This week....came the biggest five-star mess that I've ever had with modular furniture. Most of the time....it's personal modular that I end up with, and the pieces just don't match the drawing in the box. This time, it's slightly different and worse.
I'm a government guy and we had to buy an entire office area new modular furniture. Naturally....the cheapest bidder won. This stuff was ordered or approved back in July and supposed to take 90 days for delivery and installation.
Well...the 'expert' from the company came over for an actual site visit and remeasured the area, and decided one particular horse-shoe area (four desks in such a shape) didn't really fit right and was four inches off. The government mandates that a 36-inch path must be in place and we only had 32 inches.....so he required a modification to the contract. This mod? Well....it took about a month to arrange this and the company was then looking at a longer delivery period. Oh, and there was supposed to be an allowable 36 inch path at the conclusion.
Well....after weeks and weeks of delay....we finally got the installation team into the Pentagon this week. Twenty pallets of gear. You haven't experienced life until you've dragged twenty pallets down various hallways and avoided hitting folks in fancy uniforms and suits. So we get to the end and here is the installation team.
The problems start to multiply. The drawing they have? A copy of a copy of a copy. You can't read much of anything.
They start assembling and about an hour into it.....nothing makes sense. They call the folks who did the sale and are responsible for the furniture. What the lady in Georgia didn't know....as she went negative with this installation team....was that I was standing in the room with them. She went negative and it was like attending a bunch of Catholics walking into a Baptist revival. Back and forth, negative help. About four minutes into this....she agreed to help to some minor degree....still not knowing that I was in the corner and hearing this whole conversation.
After 90 more minutes of screwing around....we've come to a quitting point. The picture? Out of nine potential desks there....they've assembled two completely. The rest are lacking pieces. On top of that....there were two additional desks which weren't delivered at all.
The assembly crew left, but promised to get their boss to call this company involved. I tried calling these folks but no one ever picked up my call. On top of that, I sent an email around the middle of the afternoon, but no one responded to that.
The curious thing is that money has yet to be paid out and by not helping much with the crew....the company is simply wasting time.

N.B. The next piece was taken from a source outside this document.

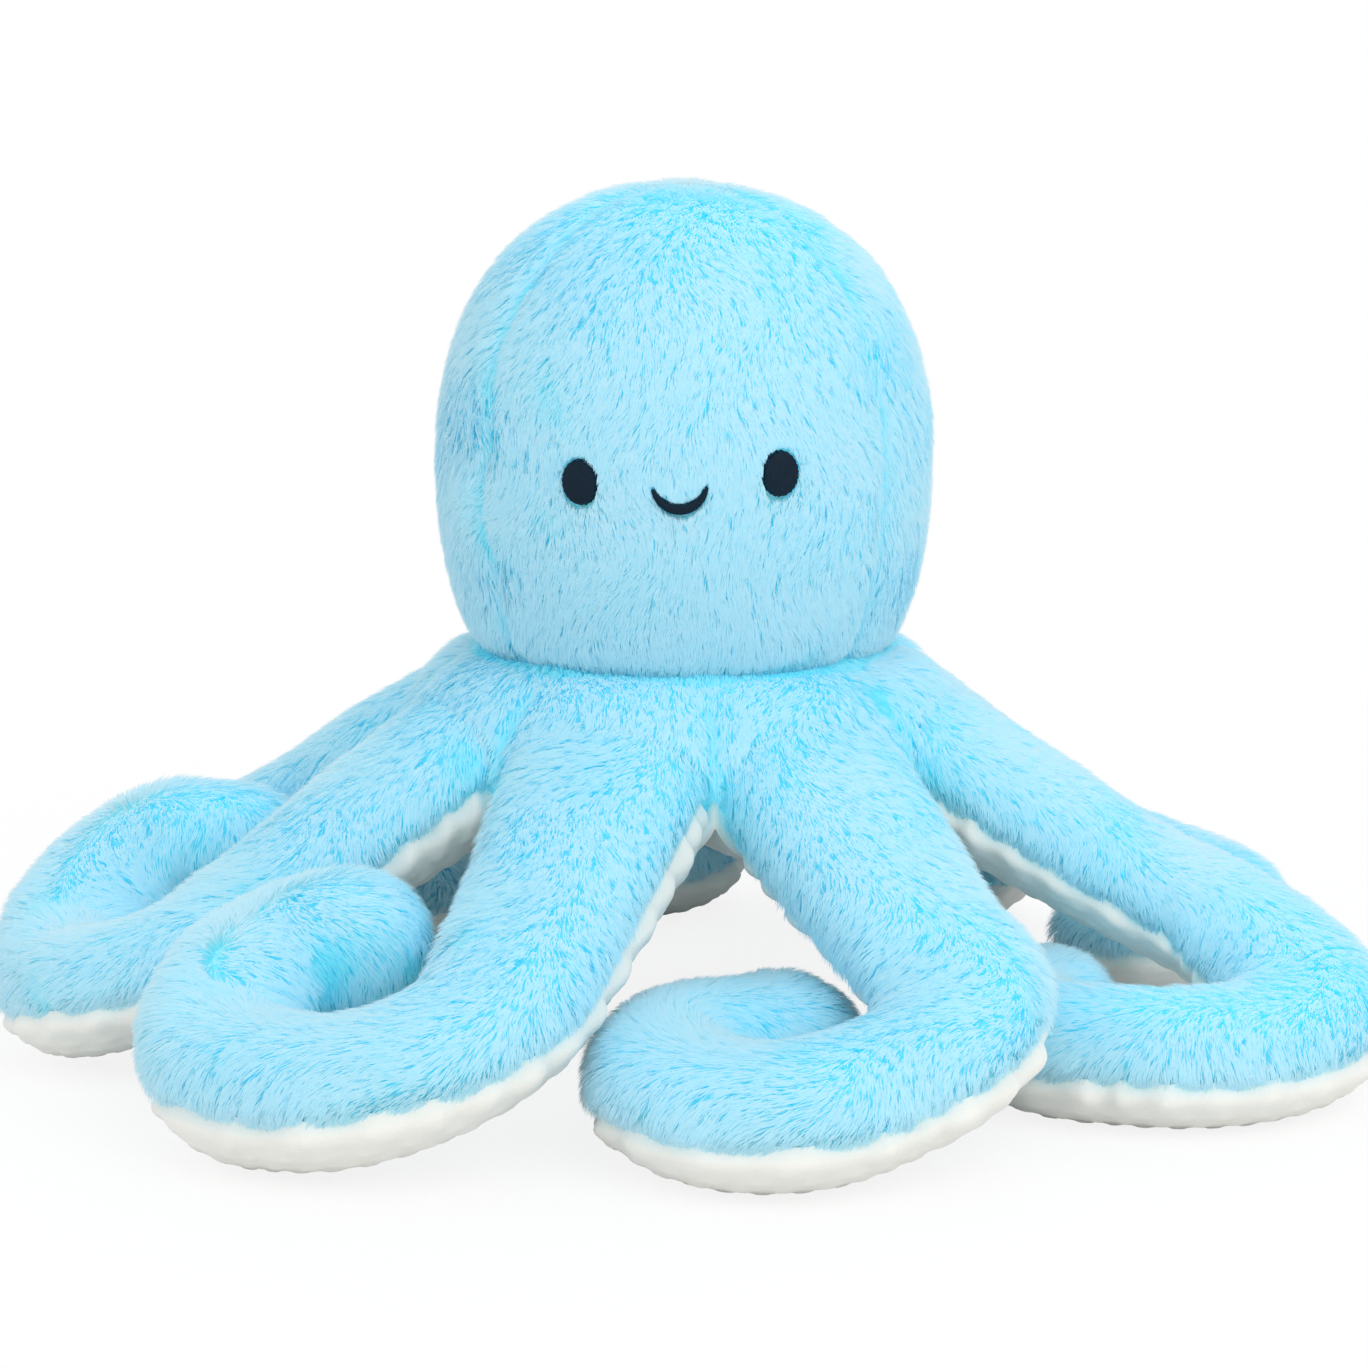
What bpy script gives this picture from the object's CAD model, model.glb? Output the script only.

My boss then put the cherry on this cake....wanting to know precisely each piece missing. This means I'll spend 90 minutes today....going over the contract and trying to figure out how each piece fits. I'll be helped by my associate, the facility manager. Between the two of us....you can figure we'd charge around $40 an hour for anything we do. So far, this week, we will have invested around $1000 just playing tag and monitoring this entire mess. The measuring and piecing together of what is missing? That will consume $90 roughly. All because the idiots never simplified the stupid modular furniture and never delivered all the pieces.
Yes, I do hate modular furniture, and its for a good reason.